Outstanding questions:

• How do we ensure that all planes form a basis? Is this even necessary or desirable? The solution to XOR has parallel planes. We don't need orthogonal, but it may help to keep things independent.
• How do we combine distriutions? Surely independent Gaussians convolve to be Gaussian, but this needs to be prooved.
• What is the distance metric that allows all of this to train?

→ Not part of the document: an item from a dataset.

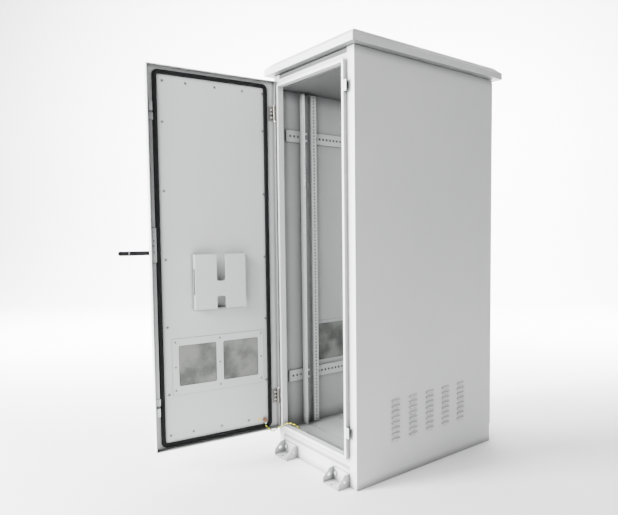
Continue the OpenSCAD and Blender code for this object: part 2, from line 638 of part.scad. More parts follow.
// ---------------------------------------------------------------- lock
gearbox_z0 = handle_z - 38;
gearbox_z1 = handle_z + 102;
gearbox_w = 20;
gearbox_top = rod_y + rod_t / 2 + 5;
spindle_end = gearbox_top - 2.5;
rod_slot = 0.5;
spindle_r = 4;
module rod_channel(z0, z1) box([lock_x - rod_w / 2 - rod_slot, rod_y - rod_t / 2 - rod_slot, z0],
    [lock_x + rod_w / 2 + rod_slot, rod_y + rod_t / 2 + rod_slot, z1]);
module lock_gearbox() on_door() color(ZINC) difference() {
    box([lock_x - gearbox_w / 2, panel_y, gearbox_z0], [lock_x + gearbox_w / 2, gearbox_top, gearbox_z1]);
    rod_channel(gearbox_z0 - 1, gearbox_z1 + 1);
    translate([lock_x, panel_y - 1, handle_z]) rotate([-90, 0, 0]) 
        cylinder(r = spindle_r + run_clear, h = spindle_end + 1.5 - panel_y);
}
guide_h = 40;
rod_step_h = 5;
rod_tip_l = rod_stroke + 12;
guide_off = strike_h / 2 + rod_free + rod_tip_l + rod_step_h + 2 + guide_h / 2;
guide_zs = [strike_zs[0] + guide_off, strike_zs[1] - guide_off];
module rod_guide(z) on_door() color(ZINC) difference() {
    union() {
        box([lock_x - 10, panel_y, z - guide_h / 2], [lock_x + 10, panel_y + 1.5, z + guide_h / 2]);
        box([lock_x - 10, panel_y, z - 14], [lock_x + 10, rod_y + rod_t / 2 + 2.5, z + 14]);
    }
    rod_channel(z - guide_h, z + guide_h);
}
rod_tips = [strike_zs[0] + strike_h / 2 + rod_free, strike_zs[1] - strike_h / 2 - rod_free];
// A rod runs deep in the door and steps up to its tip: tip and inner are heights, way is +1 or -1
module lock_rod(inner, tip, way) on_door() color(ZINC) {
    step_z = tip - way * rod_tip_l;
    foot_z = step_z - way * rod_step_h;
    box([lock_x - rod_w / 2, rod_y - rod_t / 2, min(inner, foot_z)], [lock_x + rod_w / 2, rod_y + rod_t / 2, max(inner, foot_z)]);
    box([lock_x - rod_w / 2, rod_y - rod_t / 2, min(foot_z, step_z)],
        [lock_x + rod_w / 2, rod_tip_y + rod_t / 2, max(foot_z, step_z)]);
    box([lock_x - rod_w / 2, rod_tip_y - rod_t / 2, min(step_z, tip)],
        [lock_x + rod_w / 2, rod_tip_y + rod_t / 2, max(step_z, tip)]);
}

// ---------------------------------------------------------------- handle
base_t = 8;
base_w = 26;
hub_t = 3;
hub_gap = 0.2;
lift_y = face_y - base_t - hub_gap - hub_t - 7.5;
tongue_t = 9.4;
lift_pin_r = 2;
module handle_base() on_door() color(BLACK) difference() {
    box([lock_x - base_w / 2, face_y - base_t, handle_z - lever_len - 12], [lock_x + base_w / 2, face_y, handle_z + 24]);
    translate([lock_x, face_y - base_t - 1, handle_z]) rotate([-90, 0, 0]) cylinder(r = spindle_r + run_clear, h = base_t + 2);
}
module handle_spindle() on_door() color(ZINC) difference() {
    union() {
        translate([lock_x, face_y - base_t - hub_gap - hub_t, handle_z]) rotate([-90, 0, 0]) {
            cylinder(d = 20, h = hub_t);
            cylinder(r = spindle_r, h = spindle_end - (face_y - base_t - hub_gap - hub_t));
        }
        box([lock_x - 6, lift_y, handle_z - tongue_t / 2],
            [lock_x + 6, face_y - base_t - hub_gap - hub_t, handle_z + tongue_t / 2]);
        translate([lock_x, lift_y, handle_z - tongue_t / 2]) cylinder(r = 6, h = tongue_t);
    }
    translate([lock_x, lift_y, handle_z - 20]) cylinder(r = lift_pin_r + run_clear, h = 40);
}
module handle_lever() on_door() color(BLACK) difference() {
    union() {
        for (s = [-1, 1]) translate([lock_x, lift_y, handle_z + s * (tongue_t / 2 + 2.3) - 2])
            cylinder(r = 6.5, h = 4);
        for (s = [-1, 1]) translate([lock_x, 0, handle_z + s * (tongue_t / 2 + 2.3) - 2])
            box([0, lift_y - 6.5, 0], [9, lift_y + 6, 4]);
        box([lock_x + 7.5, lift_y - 6.5, handle_z - lever_w / 2], [lock_x + lever_len - 8, lift_y + 5, handle_z + lever_w / 2]);
        translate([lock_x + lever_len - 9, lift_y + 5, handle_z]) rotate([90, 0, 0]) cylinder(r = lever_w / 2, h = 11.5);
    }
    translate([lock_x, lift_y, handle_z - 20]) cylinder(r = lift_pin_r, h = 40);
}
module handle_pin() on_door() color(ZINC) translate([lock_x, lift_y, handle_z - tongue_t / 2 - 4.3])
    cylinder(r = lift_pin_r, h = tongue_t + 8.6);

// ---------------------------------------------------------------- earthing
stud_x = door_x0 + 69;
stud_z = 153;
lug_stand = 10;
lug_reach = 18;
module earth_stud_door() on_door() color(ZINC) translate([stud_x, panel_y, stud_z]) rotate([-90, 0, 0]) {
    hex_head(13, lug_stand);
    cylinder(d = 6, h = lug_stand + 10);
}
module earth_lug_door() on_door() color(COPPER) translate([stud_x, panel_y + lug_stand, stud_z]) rotate([-90, 0, 0])
difference() {
    union() {
        cylinder(d = 13, h = 1.5);
        translate([-3, 0, 0]) cube([6, lug_reach - 4, 1.5]);
        translate([-3, lug_reach - 9, 0]) cube([6, 9, 6]);
    }
    translate([0, 0, -1]) cylinder(d = 6.4, h = 4);
}
frame_stud_x = -xo + 150;
frame_stud_y = -yo + 52;
module earth_stud_frame() color(ZINC) translate([frame_stud_x, frame_stud_y, floor_z]) {
    hex_head(13, 4);
    cylinder(d = 6, h = 14);
}
module earth_lug_frame() color(COPPER) translate([frame_stud_x, frame_stud_y, floor_z + 4]) difference() {
    union() {
        cylinder(d = 13, h = 1.5);
        translate([-3, 4 - lug_reach, 0]) cube([6, lug_reach - 4, 1.5]);
        translate([-3, -lug_reach, 0]) cube([6, 9, 6]);
    }
    translate([0, 0, -1]) cylinder(d = 6.4, h = 4);
}

// Earth lead: route from the door's lug to the frame's lug, rounded through its points
lead_r = 2.5;
lead_sides = 8;
lead_steps = 5;
function swung(p) = [
    pin_x + (p[0] - pin_x) * cos(door_open) + (p[1] - pin_y) * sin(door_open),
    pin_y - (p[0] - pin_x) * sin(door_open) + (p[1] - pin_y) * cos(door_open), p[2]
];
lead_start = swung([stud_x, panel_y + lug_stand + 3, stud_z - lug_reach]);
lead_end = [frame_stud_x, frame_stud_y - lug_reach, floor_z + 7];
lead_route = [
    lead_start + [0, 0, 6], lead_start,
    swung([stud_x - 1, rim_y - 9, stud_z - 26]), swung([stud_x - 4, rim_y + 3, stud_z - 31]),
    swung([stud_x - 12, rim_y + 10, stud_z - 41]), swung([stud_x - 27, rim_y + 12, stud_z - 50]),
    [-xo + 32, -yo - 38, stud_z - 45], [-xo + 42, -yo - 28, stud_z - 34], [-xo + 70, -yo - 25, stud_z - 23],
    [-xo + 84, -yo - 24, opening_z + 11], [-xo + 102, -yo - 22, opening_z + 20],
    [-xo + 121, -yo - 16, opening_z + 24], [-xo + 137, -yo - 4, opening_z + 20],
    [-xo + 147, -yo + 10, opening_z + 7], lead_end + [0, -9, 9], lead_end, lead_end + [0, 8, -2]
];
function lead_at(i, t) = let (a = lead_route[i - 1], b = lead_route[i], c = lead_route[i + 1], d = lead_route[i + 2])
    0.5 * (2 * b + (c - a) * t + (2 * a - 5 * b + 4 * c - d) * t * t + (3 * b - a - 3 * c + d) * t * t * t);
lead_path = [
    for (i = [1 : len(lead_route) - 3]) for (k = [0 : lead_steps - 1]) lead_at(i, k / lead_steps),
    lead_end
];
lead_n = len(lead_path);
function unit(v) = v / norm(v);
lead_dirs = [
    for (i = [0 : lead_n - 1])
        i == 0 ? [0, 0, -1] : i == lead_n - 1 ? [0, 1, 0] : unit(lead_path[i + 1] - lead_path[i - 1])
];
lead_sideways = [
    for (i = 0, v = [1, 0, 0]; i < lead_n; i = i + 1,
        v = i < lead_n ? unit(v - (v * lead_dirs[i]) * lead_dirs[i]) : v) v
];
lead_rings = [
    for (i = [0 : lead_n - 1]) for (k = [0 : lead_sides - 1])
        let (v = lead_sideways[i], w = cross(lead_dirs[i], v), a = 360 * k / lead_sides)
            lead_path[i] + lead_r * (cos(a) * v + sin(a) * w)
];
lead_faces = [
    for (i = [0 : lead_n - 2]) for (k = [0 : lead_sides - 1]) let (m = (k + 1) % lead_sides)
        [i * lead_sides + k, (i + 1) * lead_sides + k, (i + 1) * lead_sides + m],
    for (i = [0 : lead_n - 2]) for (k = [0 : lead_sides - 1]) let (m = (k + 1) % lead_sides)
        [i * lead_sides + k, (i + 1) * lead_sides + m, i * lead_sides + m],
    [for (k = [0 : lead_sides - 1]) k],
    [for (k = [lead_sides - 1 : -1 : 0]) (lead_n - 1) * lead_sides + k]
];
module earth_lead() color(LEAD_GREEN) polyhedron(points = lead_rings, faces = lead_faces);

plinth_frame();
base_pan();
gland_plate();
side_panel(-1);  // side_panel_left
side_panel(1);  // side_panel_right
side_liner(-1);  // side_liner_left
side_liner(1);  // side_liner_right
vent_frame(-1);  // vent_frame_left
vent_frame(1);  // vent_frame_right
vent_mats();
rear_panel();
rear_panel_screws();
front_frame();
ceiling_panel();
roof_cover();
roof_spacers();
roof_bolts();
rail_at(-1, -1);  // rack_rail_front_left
rail_at(1, -1);  // rack_rail_front_right
rail_at(-1, 1);  // rack_rail_rear_left
rail_at(1, 1);  // rack_rail_rear_right
strap(-1, strap_zs[0]);  // strap_low_left
strap(1, strap_zs[0]);  // strap_low_right
strap(-1, strap_zs[1]);  // strap_high_left
strap(1, strap_zs[1]);  // strap_high_right
rail_bolts();
foot_at(-1, -1);  // foot_front_left
foot_at(1, -1);  // foot_front_right
foot_at(-1, 1);  // foot_rear_left
foot_at(1, 1);  // foot_rear_right
foot_bolts();
lock_strikes();
hinge_frame_leaf(hinge_zs[1]);  // hinge_frame_leaf_upper
hinge_frame_leaf(hinge_zs[0]);  // hinge_frame_leaf_lower
hinge_pins();
earth_stud_frame();
earth_lug_frame();
earth_lead();
door_shell();
door_liner();
door_gasket();
door_liner_screws();
document_holder();
door_filter_frame();
door_filter_mats();
door_filter_screws();
hinge_door_leaf(hinge_zs[1]);  // hinge_door_leaf_upper
hinge_door_leaf(hinge_zs[0]);  // hinge_door_leaf_lower
hinge_nuts();
earth_stud_door();
earth_lug_door();
lock_gearbox();
rod_guide(guide_zs[1]);  // rod_guide_upper
rod_guide(guide_zs[0]);  // rod_guide_lower
lock_rod(handle_z + 16, rod_tips[1], 1);  // lock_rod_upper
lock_rod(handle_z - 16, rod_tips[0], -1);  // lock_rod_lower
handle_base();
handle_spindle();
handle_lever();
handle_pin();
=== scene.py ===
import bpy, bmesh, json, math
from mathutils import Vector, Matrix


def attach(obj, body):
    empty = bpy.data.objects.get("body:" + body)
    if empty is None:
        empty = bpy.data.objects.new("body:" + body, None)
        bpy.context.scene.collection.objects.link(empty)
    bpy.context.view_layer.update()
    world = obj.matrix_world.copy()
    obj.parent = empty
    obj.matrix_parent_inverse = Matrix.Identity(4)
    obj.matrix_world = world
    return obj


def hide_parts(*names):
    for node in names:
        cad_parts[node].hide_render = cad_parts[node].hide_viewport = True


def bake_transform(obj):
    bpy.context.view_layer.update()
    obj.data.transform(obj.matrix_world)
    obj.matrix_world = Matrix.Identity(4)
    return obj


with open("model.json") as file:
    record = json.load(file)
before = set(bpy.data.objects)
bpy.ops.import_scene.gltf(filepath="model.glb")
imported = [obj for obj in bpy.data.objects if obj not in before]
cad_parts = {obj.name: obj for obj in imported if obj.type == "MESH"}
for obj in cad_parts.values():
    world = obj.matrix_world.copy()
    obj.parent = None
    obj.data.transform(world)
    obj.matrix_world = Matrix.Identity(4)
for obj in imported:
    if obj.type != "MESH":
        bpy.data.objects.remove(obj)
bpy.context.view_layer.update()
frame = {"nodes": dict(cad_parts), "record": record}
NODES, REC = frame["nodes"], frame["record"]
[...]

Maybe:
• two codebook GMM and maximise separation of means or minimise the shared variance?
• compute a confusion matrix and use grad descent to zero all but the diagonal elements

### Why is dot product so dominant?

Dot product is used in:

• Sigmoid/Softmax - dot product gives log likelihood which is then normalised
• Cosine distance - cos(\theta) = A . B / (|A| |B|) – can arrange for |A| and or |B| to be 1.0
• can arrange for |A| and or |B| to be 1.0 or use as a prior (e.g. in word embeddings)
• cos(x) ~= 1 - x^2/2 + x^4/24 … - if x small then sensibly quadratic
• cos(x) has a finite range - 1 to -1
• Euclidean distance (e.g. in GMMs) - |A - B|^2 = A.A - 2 A.B + B.B
• again can arange for A.A and/or B.B to be 1.0

Let's constrain |A| = |B| = 1 then:

• Distance x = r theta, but r=1, so cos(x) ~= 1 - x^2 / 2 = A.B so x^2 = 2 - 2 A.B (for small x)
• x^2 = |A - B|^2 = 2 - 2 A.B

This is cool - we have the property that distance is the dot product and we can minimise distance by avaraging (so learning is fast) - also data points and parameters are essestially the same - given only one example we'd dot product with that.

### Orthonormal weights

Orthonormal means weight transpose is inverse that is W W^T = I

There are only n (n-1)/2 free variables as both the rows and columns must be unit vectors.

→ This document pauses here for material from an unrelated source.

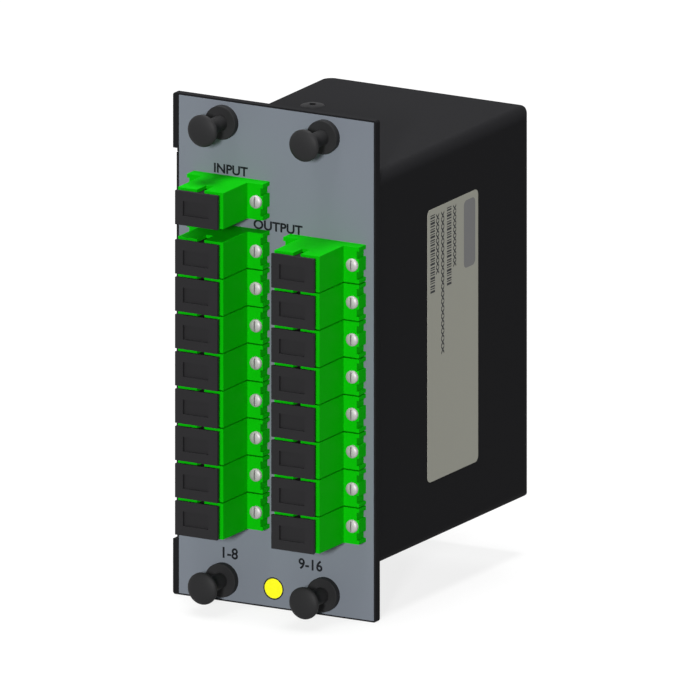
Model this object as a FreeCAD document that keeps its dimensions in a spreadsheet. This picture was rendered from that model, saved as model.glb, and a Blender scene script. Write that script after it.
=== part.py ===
import FreeCAD, Part
import math
import operator
import os

import Sketcher

# Fibre splitter cassette, one input port and two columns of output ports on a black faceplate.
# Millimetres. The origin is the centre of the four push latches, on the faceplate's back face.
# X runs to the right as the ports are faced, Y runs back into the housing and Z runs up.

DRIVING_SIZES = [
    # Faceplate, left wall and back wall, folded from one sheet
    ("plate_width", 58.4, "faceplate across, two card slots wide"),
    ("plate_height", 130.0, "faceplate, bottom edge to top edge"),
    ("plate_thick", 2.0, "sheet that the faceplate and its walls are folded from"),
    ("plate_corner", 0.7, "radius of the faceplate's corners"),
    ("tab_height", 14.35, "latch tab at each end of the faceplate"),
    ("relief_depth", 3.0, "bend relief cut in from the left edge"),
    ("bend_inner", 0.5, "inside radius of the sheet's bends"),
    ("return_width", 9.0, "back wall's return flange inside the cover"),
    # Housing
    ("box_height", 101.4, "housing behind the faceplate, outside"),
    ("box_depth", 76.8, "housing's depth behind the faceplate"),
    ("cover_thick", 1.5, "sheet of the folded cover"),
    ("cover_bend", 3.0, "outside radius of the cover's two long bends"),
    ("cover_fit", 0.15, "clearance between the cover and the walls inside it"),
    ("plan_corner", 2.5, "rounding of the cover's back corners seen from above"),
    ("screw_tab_width", 16.5, "inner tab under the cover, from the left wall's outer face"),
    ("screw_tab_length", 22.0, "inner tab along the housing"),
    ("tab_relief", 1.0, "slit at each end of an inner tab's bend"),
    ("cover_screw_inset", 10.4, "cover screw from the left side"),
    ("cover_screw_back", 50.7, "cover screw behind the faceplate"),
    ("cover_screw_radius", 1.5, "cover screw's shank"),
    ("cover_screw_head", 3.1, "cover screw's flat head, radius"),
    ("cover_screw_sink", 1.25, "height of the screw's cone"),
    ("cover_screw_length", 5.0, "cover screw, top of head to tip"),
    ("cover_screw_recess", 1.0, "corner radius of the screw's hexagon recess"),
    ("cover_screw_flush", 0.05, "top of the screw's head below the cover's face"),
    ("hole_clearance", 0.1, "radial play of a screw in its hole"),
    # Printed overlay and side label
    ("overlay_thick", 0.2, "printed overlay on the faceplate"),
    ("overlay_left", 1.85, "bare margin left of the overlay"),
    ("overlay_right", 0.57, "bare margin right of the overlay"),
    ("overlay_end", 0.45, "bare margin above and below the overlay"),
    ("label_thick", 0.1, "sticker on the cover's right side"),
    ("label_start", 24.2, "sticker's front edge behind the faceplate"),
    ("label_width", 25.7, "sticker front to back"),
    ("label_height", 70.6, "sticker bottom to top"),
    ("label_middle", 0.36, "sticker's middle above the cassette's middle"),
    ("label_corner", 1.5, "sticker's corner radius"),
    # Places of the ports
    ("column_inset", 17.05, "first column's middle from the faceplate's left edge"),
    ("column_end", 13.66, "second column's middle from the faceplate's right edge"),
    ("row_pitch", 9.666, "output row to output row"),
    ("first_row", 28.06, "top output row above the cassette's middle"),
    ("input_row", 40.84, "input port above the cassette's middle"),
    ("window_gap", 0.1, "play of an adapter in its window"),
    # Adapters
    ("adapter_width", 13.0, "adapter body across"),
    ("adapter_height", 9.3, "adapter body and flange, bottom to top"),
    ("rear_height", 8.9, "adapter body behind its flange, bottom to top"),
    ("adapter_front", 12.3, "adapter body in front of its flange"),
    ("adapter_rear", 12.2, "adapter body behind its flange"),
    ("flange_width", 21.8, "flange end to end"),
    ("flange_thick", 3.6, "flange front to back"),
    ("flange_notch", 0.65, "depth of the notches in the flange's ends"),
    ("flange_middle", 3.4, "height of the flange end's middle land"),
    ("flange_lip", 1.0, "height of the flange end's top and bottom lands"),
    ("socket_width", 9.2, "connector socket across"),
    ("socket_height", 7.6, "connector socket, bottom to top"),
    ("socket_depth", 10.2, "socket from its mouth to the middle web"),
    ("sleeve_bore", 1.65, "radius of the bore through the middle web"),
    ("key_width", 2.1, "key slot across"),
    ("key_length", 4.75, "key slot from the socket's mouth"),
    ("screw_spacing", 18.1, "flange screw to flange screw"),
    ("screw_radius", 1.0, "flange screw's shank"),
    ("screw_head_radius", 1.68, "flange screw's round head"),
    ("screw_head_height", 1.0, "flange screw's head"),
    ("screw_reach", 0.9, "flange screw past the faceplate's back"),
    ("sleeve_wall", 0.35, "alignment sleeve's wall"),
    ("sleeve_play", 0.04, "play of the sleeve in its bore"),
    ("sleeve_length", 11.4, "alignment sleeve end to end"),
    # Dust caps
    ("cap_width", 12.2, "dust cap's face across"),
    ("cap_height", 8.5, "dust cap's face, bottom to top"),
    ("cap_thick", 0.8, "dust cap's face plate"),
    ("cap_stand", 1.55, "face plate's back in front of the adapter's mouth"),
    ("cap_drop", 0.22, "face plate's middle below the socket's middle"),
    ("cap_neck_width", 9.8, "neck that stops on the socket's rim"),
    ("cap_neck_height", 6.8, "neck, bottom to top"),
    ("cap_plug_depth", 4.0, "plug inside the socket"),
    ("cap_play", 0.15, "play of a plug in its socket"),
    ("cap_rest_gap", 0.1, "neck's back in front of the socket's rim"),
    ("cap_slot_width", 0.7, "moulded slot in the face"),
    ("cap_slot_height", 3.9, "moulded slot, bottom to top"),
    ("cap_slot_depth", 0.4, "moulded slot's depth"),
    ("cap_slot_inset", 2.65, "moulded slot from the face's left edge"),
    # Push latches
    ("latch_end", 5.7, "latch's middle from the faceplate's end; across, latches stand one slot apart"),
    ("latch_hole_gap", 0.1, "play of a latch barrel in the faceplate"),
    ("collar_radius", 4.35, "latch collar on the faceplate's front"),
    ("collar_thick", 1.8, "latch collar"),
    ("collar_round", 0.15, "rounding of the collar's front edge"),
    ("barrel_outer", 3.1, "latch barrel's radius through the faceplate"),
    ("barrel_length", 8.4, "latch barrel behind the faceplate"),
    ("barrel_taper", 0.35, "barrel's tail, less in radius"),
    ("ridge_radius", 3.3, "ridge that keeps a latch in the faceplate"),
    ("ridge_start", 0.1, "ridge's front behind the faceplate"),
    ("ridge_length", 0.8, "ridge along the barrel"),
    ("chamber_radius", 2.5, "room for the plunger's bead inside the barrel"),
    ("leg_slit", 0.8, "slit between the barrel's legs"),
    ("leg_root", 1.6, "start of the slits behind the faceplate"),
    ("chamber_start", 1.0, "start of the bead's room behind the faceplate"),
    ("stem_radius", 2.0, "plunger's stem"),
    ("stem_play", 0.05, "running play of the stem in the collar"),
    ("bead_radius", 2.4, "plunger's bead"),
    ("bead_length", 1.2, "plunger's bead along the stem"),
    ("tip_radius", 1.7, "plunger's tip behind its bead"),
    ("head_radius", 4.15, "plunger's head"),
    ("head_rim", 0.3, "plunger's head at its rim"),
    ("head_dome", 1.2, "crown of the head above its rim"),
    ("latch_travel", 8.5, "plunger's stroke from pulled out to pushed home"),
    # Inside the housing
    ("plug_width", 8.9, "inner plug across"),
    ("plug_height", 7.3, "inner plug, bottom to top"),
    ("plug_inserted", 7.4, "inner plug inside the rear socket"),
    ("plug_exposed", 12.0, "inner plug behind the adapter"),
    ("boot_radius", 1.9, "plug's boot"),
    ("boot_length", 9.0, "plug's boot, front to back"),
    ("chip_length", 60.0, "splitter chip's steel case, upright"),
    ("chip_width", 7.0, "splitter chip's case, front to back"),
    ("chip_thick", 4.0, "splitter chip's case off the wall"),
    ("chip_cap", 3.0, "moulded end on the splitter chip"),
    ("clip_wall", 0.8, "clip's sheet"),
    ("clip_play", 0.1, "play of a clipped piece under its clip"),
    ("clip_length", 6.0, "clip, upright"),
    ("clip_spread", 40.0, "chip clip to chip clip"),
    ("coil_radius", 15.5, "middle of the fibre coil's bends"),
    ("coil_straight", 46.0, "coil's straight runs, upright"),
    ("coil_flat", 2.0, "coil's short straight run between two bends"),
    ("coil_width", 3.4, "coil's bundle, seen from the side"),
    ("coil_thick", 3.6, "coil's bundle off the wall"),
    ("coil_back_gap", 3.0, "coil in front of the back wall"),
]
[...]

They fit in very well with efficient estimation and dot products (above) - the data is the same as the weights. If we had to memorise one data point then use that as weights.

Question: How to ensure orthogality?

• exact methods - decompose a (n,n) matrix into (n-1, n-1) and ensure each step maintains orthonormal - has to be n steps to backprop through which can't be good.
• approximate methods - enforce rows or columns to be unit vector and then minimise Tr(W W^T - I) using (say) LMS
• near exact - use exp(W) and approximate the exp - http://proceedings.mlr.press/v97/lezcano-casado19a/lezcano-casado19a.pdf

### Embedding daat onto unit sphere

Can do it using distances:

### Dear Santa 2019

Tony Robinson 12/23/19 1:49 PM

Dear Santa,

I'd really like to do good unsupervised learning, so here is my Christmas wish list:

• I'd like it to have a proper generative model, whenever I sample from it I get something meaningful (not like the yucky faces I have already).
• I'd like it to be properly probabilistic everywhere and invertable so that I have proper two way communication between the observation space and the final latent space. This would mean that I don't need the encoder/decoder structure, I can constrain the observation space and get latents, or the latent space and get observations or part of the observation space and it'll fill in the rest - just like stacked RBMs.
• Thinking of stacked RBMs, I'd like to be able to tweak it a bit with supervised data and gradient descent, just like the first big DNNs.
• I like efficient algorithms, EM is my favourite. So please let me train this fast, even if it isn't closed form or EM please let it be simple so that gradient descent doesn't take ages, I only have old GPUs with limited memory.
• I like continous spaces, real world tasks don't often fit the Bernoulli distribution, so maybe not quite like stacked RMBs. Gaussians are nice - everything turns in to a Gaussian when you mix it up enough.
• Thinking of Gaussians, I like Eigenspaces, so please can the representation at every level be orthogonal and nearly Gaussian? That way I can sample at whatever level I want.
• I'd like it to be non-linear. Surely a good latent space has to be non-linear in the observations. I realise that this is difficult as I also want it to be invertible.
• I'd like to be able to stack these like I can convnets, say using a 5×5 input field and then subsample the spatial dimensions by a factor of two and double the channels. I realise this isn't easy to generate from as now we have several sources generating the same points.
• So if you can give me eigenspaces that are nearly Gaussian, can the next level just pick up on the remaining structure? That would make the next level up more compact. I'd really like to constuct this level in an optimal way, not using a greedy algorithm, and please remember I'd like to use the same thing one level above, so this shuold look like a (non-linear) eigenspace.
• Lastly, does this already exist? Is it Stacked Gaussian Processes or Stacked hyperparameters or something similar? A reference from arXiv.org and/or a github repo would be super!

Thanks Santa!

Edit: every layer has a larger space at the bottom, closer to the observations and a smaller space at the top, closer to the latent space. The job of the layer is to represent the information in the observation space as closely as possible, what can be preserved is taken as signal, what can't is taken as noise. The signal is passed on, the noise density is modelled. The very top layers have no signal left, they are just are hyperparameters (of hyperparameters) of noise. Everything is second degree orthogonal and Gaussian, so you can sample at any level and as you go down towards observations you gain more detail in the way of signal and also the parameters of the noise, which becomes fake detail for the layer below it (which is believable because we've put a lot of effort into modelling it as noise).